:: Source excerpt

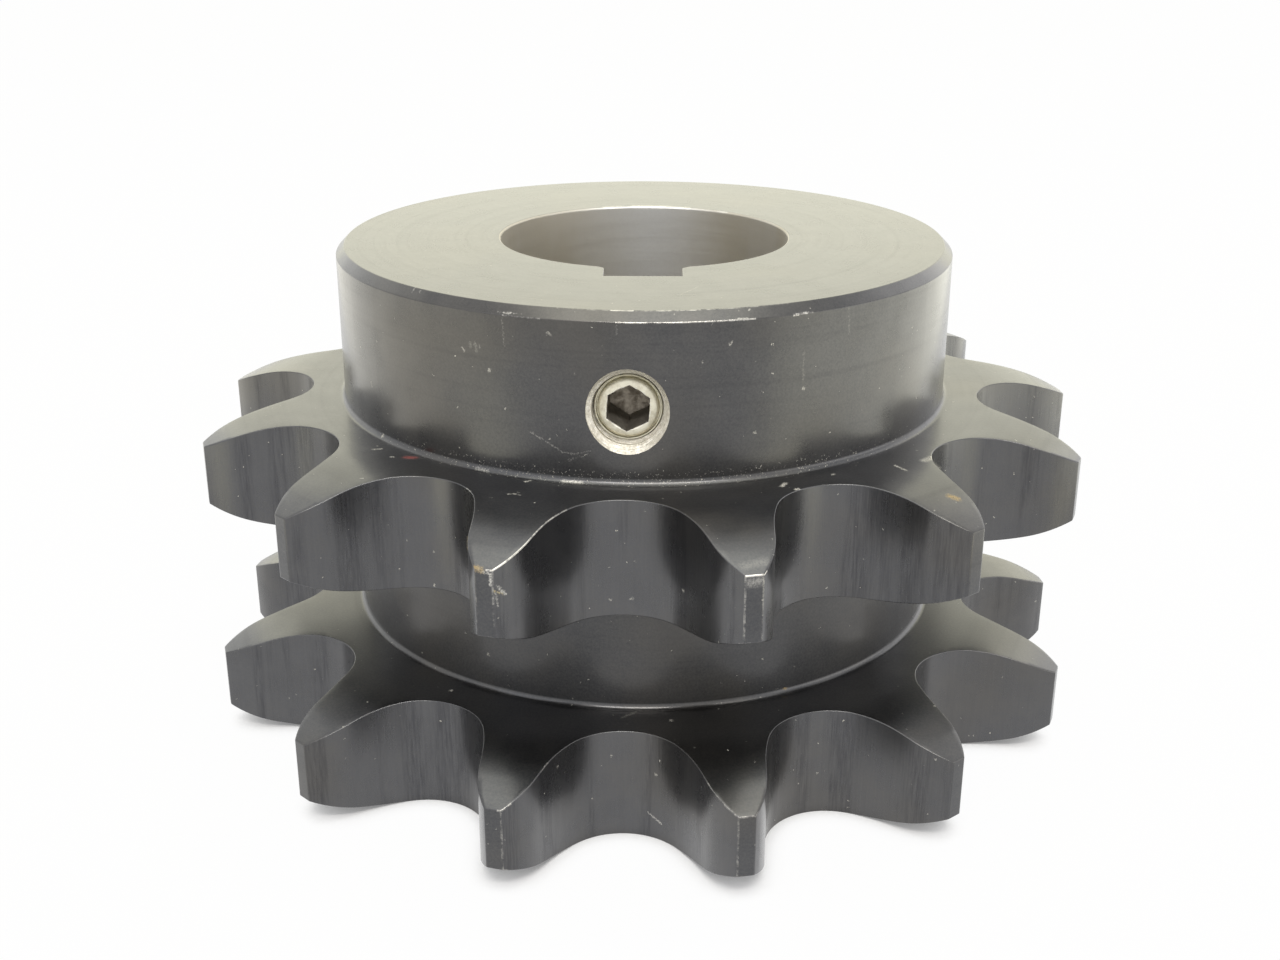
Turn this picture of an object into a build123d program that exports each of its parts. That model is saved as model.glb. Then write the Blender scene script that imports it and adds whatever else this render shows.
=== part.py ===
from build123d import *
from math import asin, atan2, cos, degrees, pi, radians, sin, sqrt, tan
import os

# A steel sprocket for double-strand roller chain: two toothed rings and a hub turned from
# one bar, with a keyed bore and two set screws in the hub.
#
# Sizes are in millimetres and angles in degrees. The origin is on the bore's axis at the
# flat face away from the hub, and +Z runs along the bore to the hub's end. One tooth space
# of each ring faces -Y, and so does the set screw over the keyway.

# Chain: one inch pitch, with the roller in the standard proportion to it
chain_pitch = 25.4
roller_diameter = 0.625 * chain_pitch
strand_spacing = 29.29
strands = 2

# Toothed rings
teeth = 13
ring_thickness = 14.15
tip_width = 2.0                       # flat left on each tooth at the outside diameter
rim_run = 0.5 * chain_pitch           # how far in from the tips the side faces curve
rim_drop = 0.125 * chain_pitch        # how much each side face has lost at the tips

# Groove between the rings, and hub
groove_diameter = 79.375
hub_diameter = 80.96
hub_projection = 20.06                # from the last ring to the hub's end
hub_chamfer = 1.1

# Bore and keyway
bore_diameter = 38.1
bore_chamfer = 0.6
key_width = 9.525
keyway_depth = 4.89                   # at the side of the slot, from the bore's wall
keyway_turn = 2.2                     # the slot's middle, past the middle of the tooth space

# Tapped holes for the set screws
thread_minor_diameter = 7.98
hole_mouth_diameter = 9.9             # the countersink, where it meets the hub
hole_height = 8.66                    # from the last ring to the hole's axis

# Set screws, with a hexagon socket at the outer end and a cup at the inner one
screw_clearance = 0.03                # all round, inside the tapped hole
screw_length = 12.7
screw_recess = 1.4                    # from the hub's surface to the screw's outer end
screw_face_diameter = 6.6
cup_diameter = 5.0
cup_angle = 118
socket_width = 4.7625                 # across the hexagon's flats
socket_depth = 6.0
side_screw_turn = 90                  # the second screw, round the hub from the keyway's
keyway_socket_turn = -3.5             # each hexagon, as the screw came to rest
side_socket_turn = 20

# How far a cutter runs past what it cuts
overrun = 2.0

pitch_radius = chain_pitch / 2 / sin(pi / teeth)
outside_radius = chain_pitch / 2 * (0.6 + 1 / tan(pi / teeth))
face_radius = outside_radius - rim_run
groove_radius = groove_diameter / 2
hub_radius = hub_diameter / 2
bore_radius = bore_diameter / 2
thread_minor_radius = thread_minor_diameter / 2
ring_bottoms = [strand * strand_spacing for strand in range(strands)]
rings_top = ring_bottoms[-1] + ring_thickness
hub_end = rings_top + hub_projection


def polar(radius, angle):
    """The point at this radius and at this angle from +X."""
    return Vector(radius * cos(radians(angle)), radius * sin(radians(angle)))


def arc_past(start, heading, corner, length_past):
    """An arc that leaves start along heading, turns right through corner and runs on past it."""
    chord = corner - start
    inward = Vector(heading.Y, -heading.X)
    radius = chord.dot(chord) / (2 * chord.dot(inward))
    turn = 2 * degrees(asin(chord.length / (2 * radius)))
    start_angle = degrees(atan2(-inward.Y, -inward.X))
    return CenterArc(start + inward * radius, radius, start_angle, -turn - degrees(length_past / radius))


def tooth_space():
    """One tooth space seen along the bore, seated on +Y and open past the tips.

    The standard's form: an arc that seats the roller, a working curve and a short flat on
    each flank, and an arc that tops each tooth off to its tip.
    """
    seat_angle = 35 + 60 / teeth
    working_angle = 18 - 56 / teeth
    topping_angle = 17 - 64 / teeth
    seating_radius = 0.5025 * roller_diameter + 0.038
    working_radius = 1.3025 * roller_diameter + 0.038
    flat_length = roller_diameter * (
        1.4 * sin(radians(topping_angle)) - 0.8 * sin(radians(working_angle))
    )
    seat = Vector(0, pitch_radius)
    working_centre = seat + polar(0.8 * roller_diameter, 180 - seat_angle)
    half_tooth_angle = 180 / teeth - degrees(tip_width / 2 / outside_radius)
    tip_corner = polar(outside_radius, 90 - half_tooth_angle)
    open_end = outside_radius + 2 * overrun

    root = CenterArc(seat, seating_radius, -180 + seat_angle, 180 - 2 * seat_angle)
    working_curve = CenterArc(working_centre, working_radius, -seat_angle, working_angle)
    heading = working_curve % 1
    flat = Line(working_curve @ 1, working_curve @ 1 + heading * flat_length)
    topping = arc_past(flat @ 1, heading, tip_corner, overrun)
    side = [working_curve, flat, topping]
    other_side = [mirror(edge, about=Plane.YZ) for edge in side]
    right_end = topping @ 1
    mouth = Polyline(
        right_end, (right_end.X, open_end), (-right_end.X, open_end), (-right_end.X, right_end.Y)
    )
    return make_face([root, *side, *other_side, mouth])


def rim_arc(face_height, tip_height):
    """Half section of a side face's curve, level at face_radius and falling away to the tips.

    It is a true circular arc, written as a weighted curve because the surface that is turned
    from it meshes into a third fewer triangles than a torus.
    """
    face_edge = Vector(face_radius, face_height)
    tip_edge = Vector(outside_radius, tip_height)
    half_turn = atan2(rim_drop, rim_run)
    level = face_edge + Vector((tip_edge - face_edge).length / 2 / cos(half_turn), 0)
    return Bezier(face_edge, level, tip_edge, weights=[1, cos(half_turn), 1])


def ring_rim(bottom):
    """Half section of one ring's edge, where both side faces curve in towards the tips."""
    top = bottom + ring_thickness
    tip_bottom = bottom + rim_drop
    tip_top = top - rim_drop
    tip_land = Line((outside_radius, tip_bottom), (outside_radius, tip_top))
    return [rim_arc(bottom, tip_bottom), tip_land, rim_arc(top, tip_top)]


def groove(bottom, top):
    """Half section of the groove between two rings."""
    return Polyline(
        (face_radius, bottom), (groove_radius, bottom), (groove_radius, top), (face_radius, top)
    )


def turned_blank():
    """The whole part as it leaves the lathe, bored but with no teeth."""
    section = []
    for bottom in ring_bottoms:
        section += ring_rim(bottom)
    for bottom in ring_bottoms[1:]:
        section.append(groove(bottom - strand_spacing + ring_thickness, bottom))
    section.append(
        Polyline(
            (face_radius, rings_top),
            (hub_radius, rings_top),
            (hub_radius, hub_end - hub_chamfer),
            (hub_radius - hub_chamfer, hub_end),
            (bore_radius + bore_chamfer, hub_end),
            (bore_radius, hub_end - bore_chamfer),
            (bore_radius, bore_chamfer),
            (bore_radius + bore_chamfer, 0),
            (face_radius, 0),
        )
    )
    return revolve(Plane.XZ * make_face(section), Axis.Z)


def tooth_spaces():
    """Cutters for every tooth space, right through all the rings, the first on -Y."""
    cutter = Pos(0, 0, -overrun) * extrude(tooth_space(), rings_top + 2 * overrun)
    return [place * cutter for place in PolarLocations(0, teeth, start_angle=180)]


def keyway():
    """Cutter for the slot along the bore, which faces -Y before it is turned."""
    half_chord = key_width / 2
    floor = sqrt(bore_radius**2 - half_chord**2) + keyway_depth
    slot = Box(key_width, floor, hub_end + 2 * overrun, align=(Align.CENTER, Align.MAX, Align.MIN))
    return Rot(0, 0, keyway_turn) * Pos(0, 0, -overrun) * slot


def on_hub(turn):
    """Place on a screw's axis, with +Z outwards and turned from -Y about the bore."""
    return Rot(0, 0, turn) * Pos(0, 0, rings_top + hole_height) * Rot(90, 0, 0)


def tapped_hole():
    """Cutter for one countersunk hole, from the bore's axis out past the hub."""
    upwards = (Align.CENTER, Align.CENTER, Align.MIN)
    countersink_depth = (hole_mouth_diameter - thread_minor_diameter) / 2
    drill = Cylinder(thread_minor_radius, hub_radius + overrun, align=upwards)
    countersink = Cone(
        thread_minor_radius,
        thread_minor_radius + countersink_depth + overrun,
        countersink_depth + overrun,
        align=upwards,
    )
    return drill + Pos(0, 0, hub_radius - countersink_depth) * countersink


def set_screw():
    """One socket set screw along the axis of its hole, as far out as it sits in the hub."""
    body_radius = thread_minor_radius - screw_clearance
    outer_end = hub_radius - screw_recess
    inner_end = outer_end - screw_length
    face_chamfer = body_radius - screw_face_diameter / 2
    cup_chamfer = body_radius - cup_diameter / 2
    cup_depth = cup_diameter / 2 / tan(radians(cup_angle / 2))
    half_section = Polyline(
        (0, inner_end + cup_depth),
        (cup_diameter / 2, inner_end),
        (body_radius, inner_end + cup_chamfer),
        (body_radius, outer_end - face_chamfer),
        (screw_face_diameter / 2, outer_end),
        (0, outer_end),
        close=True,
    )
    body = revolve(Plane.XZ * make_face(half_section), Axis.Z)
    hexagon = RegularPolygon(socket_width / 2, 6, major_radius=False, rotation=30)
    socket = Pos(0, 0, outer_end - socket_depth) * extrude(hexagon, socket_depth + overrun)
    return body - socket


def sprocket():
    """The toothed, keyed and drilled sprocket, in one piece."""
    holes = [on_hub(turn) * tapped_hole() for turn in (0, side_screw_turn)]
    return turned_blank() - tooth_spaces() - keyway() - holes


nodes = {
    "sprocket": sprocket(),
    "keyway_set_screw": on_hub(0) * Rot(0, 0, keyway_socket_turn) * set_screw(),
    "side_set_screw": on_hub(side_screw_turn) * Rot(0, 0, side_socket_turn) * set_screw(),
}

os.makedirs("parts", exist_ok=True)
for name, solid in nodes.items():
    export_step(solid, f"parts/{name}.step")
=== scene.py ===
from math import acos, asin, atan2, ceil, cos, degrees, pi, radians, sin, sqrt, tan

import bmesh
import bpy
from mathutils import Matrix, Vector


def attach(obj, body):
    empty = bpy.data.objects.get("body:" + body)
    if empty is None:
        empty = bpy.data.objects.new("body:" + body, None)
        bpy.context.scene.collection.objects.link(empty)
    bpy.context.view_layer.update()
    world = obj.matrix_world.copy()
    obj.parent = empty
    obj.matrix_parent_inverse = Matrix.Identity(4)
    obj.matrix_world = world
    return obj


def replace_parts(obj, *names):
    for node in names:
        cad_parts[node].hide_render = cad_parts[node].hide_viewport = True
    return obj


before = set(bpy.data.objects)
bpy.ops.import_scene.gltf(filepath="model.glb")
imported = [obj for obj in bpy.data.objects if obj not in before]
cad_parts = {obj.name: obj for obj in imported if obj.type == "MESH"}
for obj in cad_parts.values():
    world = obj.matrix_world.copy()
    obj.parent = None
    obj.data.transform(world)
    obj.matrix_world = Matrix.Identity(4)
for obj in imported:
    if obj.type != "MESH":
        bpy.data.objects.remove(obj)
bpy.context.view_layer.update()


# Camera: a normal lens that stands close, a little above the sprocket, and looks down past
# the set screw over the keyway.
camera_place = Vector((0.00910, -0.20300, 0.10698))
camera_target = Vector((-0.00050, -0.00002, 0.02841))
camera_roll = 0.0016

camera_data = bpy.data.cameras.new("camera")
camera_data.lens = 43.33
camera_data.sensor_width = 36.0
camera_data.clip_start = 0.01
camera = bpy.data.objects.new("camera", camera_data)
bpy.context.scene.collection.objects.link(camera)
look = (camera_target - camera_place).to_track_quat("-Z", "Y").to_matrix().to_4x4()
camera.matrix_world = Matrix.Translation(camera_place) @ look @ Matrix.Rotation(camera_roll, 4, "Z")
bpy.context.scene.camera = camera
bpy.context.scene.view_settings.view_transform = "Standard"


# Floor and light: a white floor in a white room, with soft lamps behind, at both sides and
# above, and pale cards lying on the floor that send light up under the teeth.
sprocket_middle = (0, 0, 0.03)
card_height = 0.001
floor_half = 4.0
room_level = 0.15                     # the room's own light, where 1 is the white that is seen
contact_reach = 0.003                 # the floor darkens this near to the sprocket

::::

__Request__
Set down, exactly and alone, the run of lines from the line that has "body = revolve(Plane.XZ" to the line that has "bpy.data.objects.remove(obj)".

__Result of the exercise__
    body = revolve(Plane.XZ * make_face(half_section), Axis.Z)
    hexagon = RegularPolygon(socket_width / 2, 6, major_radius=False, rotation=30)
    socket = Pos(0, 0, outer_end - socket_depth) * extrude(hexagon, socket_depth + overrun)
    return body - socket


def sprocket():
    """The toothed, keyed and drilled sprocket, in one piece."""
    holes = [on_hub(turn) * tapped_hole() for turn in (0, side_screw_turn)]
    return turned_blank() - tooth_spaces() - keyway() - holes


nodes = {
    "sprocket": sprocket(),
    "keyway_set_screw": on_hub(0) * Rot(0, 0, keyway_socket_turn) * set_screw(),
    "side_set_screw": on_hub(side_screw_turn) * Rot(0, 0, side_socket_turn) * set_screw(),
}

os.makedirs("parts", exist_ok=True)
for name, solid in nodes.items():
    export_step(solid, f"parts/{name}.step")
=== scene.py ===
from math import acos, asin, atan2, ceil, cos, degrees, pi, radians, sin, sqrt, tan

import bmesh
import bpy
from mathutils import Matrix, Vector


def attach(obj, body):
    empty = bpy.data.objects.get("body:" + body)
    if empty is None:
        empty = bpy.data.objects.new("body:" + body, None)
        bpy.context.scene.collection.objects.link(empty)
    bpy.context.view_layer.update()
    world = obj.matrix_world.copy()
    obj.parent = empty
    obj.matrix_parent_inverse = Matrix.Identity(4)
    obj.matrix_world = world
    return obj


def replace_parts(obj, *names):
    for node in names:
        cad_parts[node].hide_render = cad_parts[node].hide_viewport = True
    return obj


before = set(bpy.data.objects)
bpy.ops.import_scene.gltf(filepath="model.glb")
imported = [obj for obj in bpy.data.objects if obj not in before]
cad_parts = {obj.name: obj for obj in imported if obj.type == "MESH"}
for obj in cad_parts.values():
    world = obj.matrix_world.copy()
    obj.parent = None
    obj.data.transform(world)
    obj.matrix_world = Matrix.Identity(4)
for obj in imported:
    if obj.type != "MESH":
        bpy.data.objects.remove(obj)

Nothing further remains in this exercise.